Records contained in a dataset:
★ ★ ★

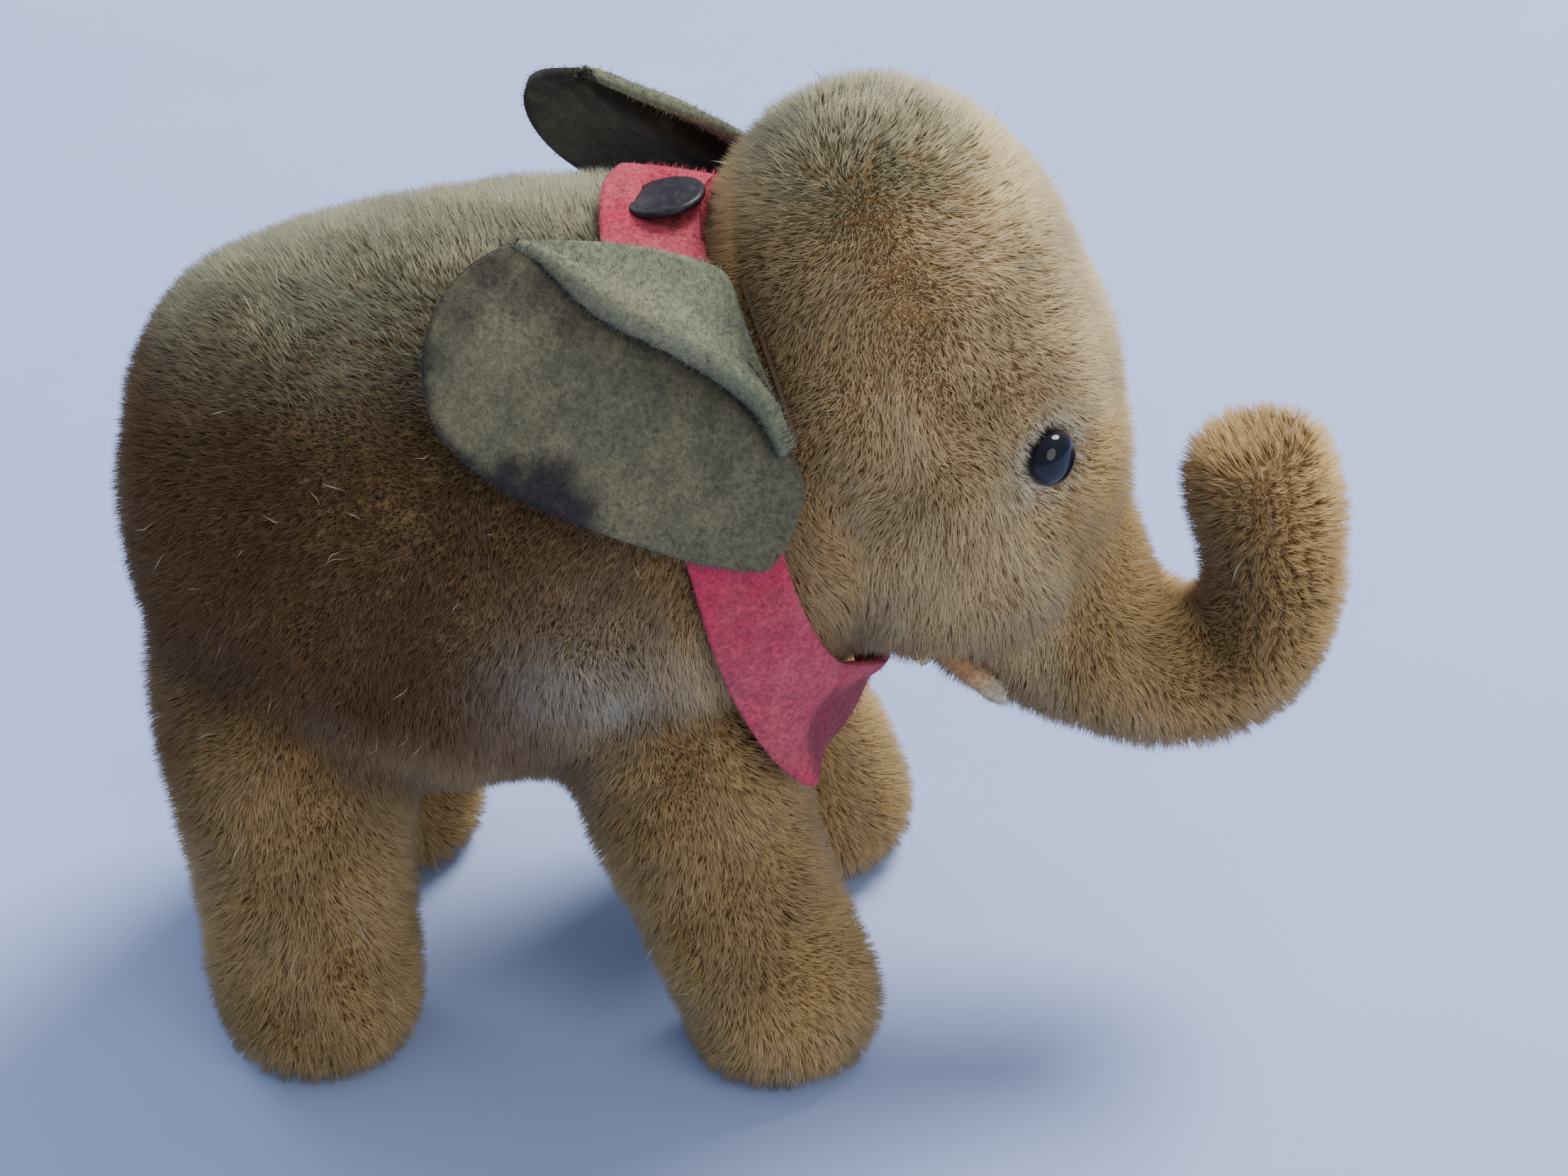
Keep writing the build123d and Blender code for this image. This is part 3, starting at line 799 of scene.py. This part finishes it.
def ear_tones(flat, height, fold, settings):
    """Felt colours: grey-green below, paler above the fold and partly painted light there, painted shade in the
    pleat and under the fold, darker and stained along the outer rim.
    """
    up, out = flat[:, 0], flat[:, 1]
    grey, pale, stain = (np.array(values) for values in (settings.ear_grey, settings.ear_pale_and_lit, settings.ear_stain))
    # paler upper fold, partly painted light on the up-facing flap
    share = ramp(fold, 9.9, 10.8)[:, None]
    tone = grey * (1 - share) + pale * share
    # painted shade in the pleat's crevice, inside the fold
    tone = tone * (1 - 0.75 * ramp(fold, 4.9, 5.9) * ramp(-fold, -10.2, -9.7))[:, None]
    # painted shadow on the lower panel under the fold's ridge
    tone = tone * (1 - 0.6 * ramp(fold, 3.7, 5.0) * ramp(-fold, -10.2, -9.7))[:, None]
    rim = ramp(-fold, -0.3, -0.05) * ramp(out + 0.3 * up, 17, 24) * ramp(-fold, -1, 0)
    tone = tone * (1 - 0.6 * rim)[:, None]
    spots = np.stack([up, out, height], axis=1)
    blot = waves(spots, 2.2, 31, 2)
    warm = np.clip(blot[:, :1] * 0.35, 0, 0.2)
    tone = tone * (1 - warm) + np.array([0.29, 0.25, 0.15]) * warm
    marks = np.zeros(len(up))
    for u, v, spread, depth in EAR_STAINS:
        away = np.hypot(up - u, out - v) + 0.5 * blot[:, 1]
        marks = np.maximum(marks, depth * np.clip((1.25 - away / spread) * 1.4, 0, 1))
    marks = np.clip(marks, 0, 0.92)[:, None]
    return tone * (1 - marks) + stain * marks


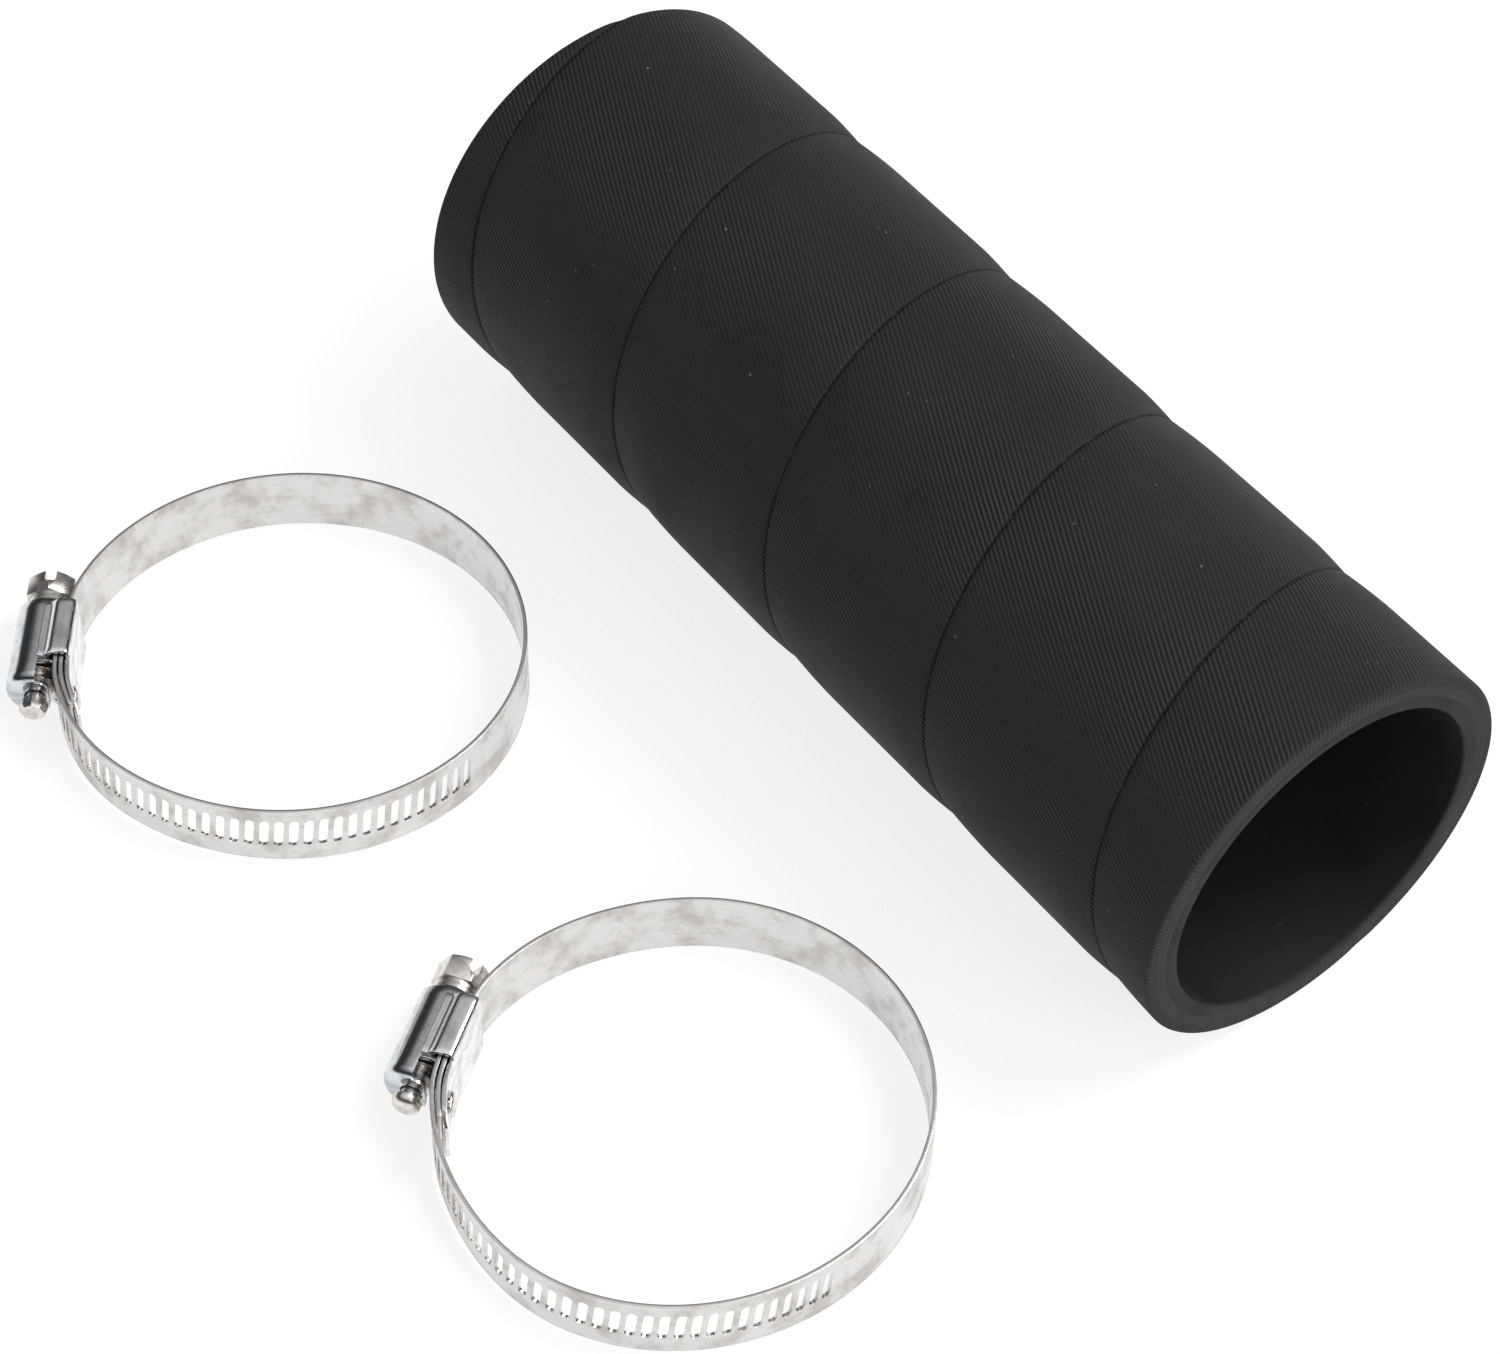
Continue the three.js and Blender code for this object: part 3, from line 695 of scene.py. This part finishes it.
# %% [markdown]
# ## The slotted band
# The strip is laid out flat first: length one way, width the other. Each slot sits in a cell of its
# own, and a ring of faces joins the slot's outline to the cell's edge, so no boolean cuts are needed
# and the mesh stays clean. The flat layout is then bent along the ring's line, thickened, and its
# edges are broken as a rolled strip's are.


# %% Line of the band
def soft_min(a, b, blend):
    nearness = max(blend - abs(a - b), 0) / blend
    return min(a, b) - nearness * nearness * blend / 4


def loop_point(angle):
    height = FLAT_CUT / 2 + loop_up * math.cos(angle)
    if math.cos(angle) > 0:
        height = soft_min(height, crown, FLAT_BLEND)
    return Vector((loop_across * math.sin(angle), height))


def loop_frame(angle, step=1e-3):
    ahead = (loop_point(angle + step) - loop_point(angle - step)).normalized()
    return loop_point(angle), Vector((-ahead.y, ahead.x))


TAIL_RISE = (2 * math.pi - math.radians(75), 2 * math.pi - math.radians(28))
FIXED_END_X = -16
TAIL_END_X = 8.6


def band_frame(angle):
    """A point of the band's middle and the way outwards; the tail climbs over the fixed end."""
    point, outward = loop_frame(angle)
    share = min(max((angle - TAIL_RISE[0]) / (TAIL_RISE[1] - TAIL_RISE[0]), 0), 1)
    return point + outward * share * share * (3 - 2 * share) * layer_step, outward


def angle_at(x):
    return math.asin(x / loop_across)


line_angles = np.linspace(angle_at(FIXED_END_X), 2 * math.pi + angle_at(TAIL_END_X), 4001)
line_points = np.array([band_frame(angle)[0] for angle in line_angles])
line_lengths = np.concatenate([[0], np.cumsum(np.linalg.norm(np.diff(line_points, axis=0), axis=1))])
band_length = line_lengths[-1]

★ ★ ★

What is asked: List each line of the entries that holds the string "code".

Written response:
Keep writing the build123d and Blender code for this image. This is part 3, starting at line 799 of scene.py. This part finishes it.
Continue the three.js and Blender code for this object: part 3, from line 695 of scene.py. This part finishes it.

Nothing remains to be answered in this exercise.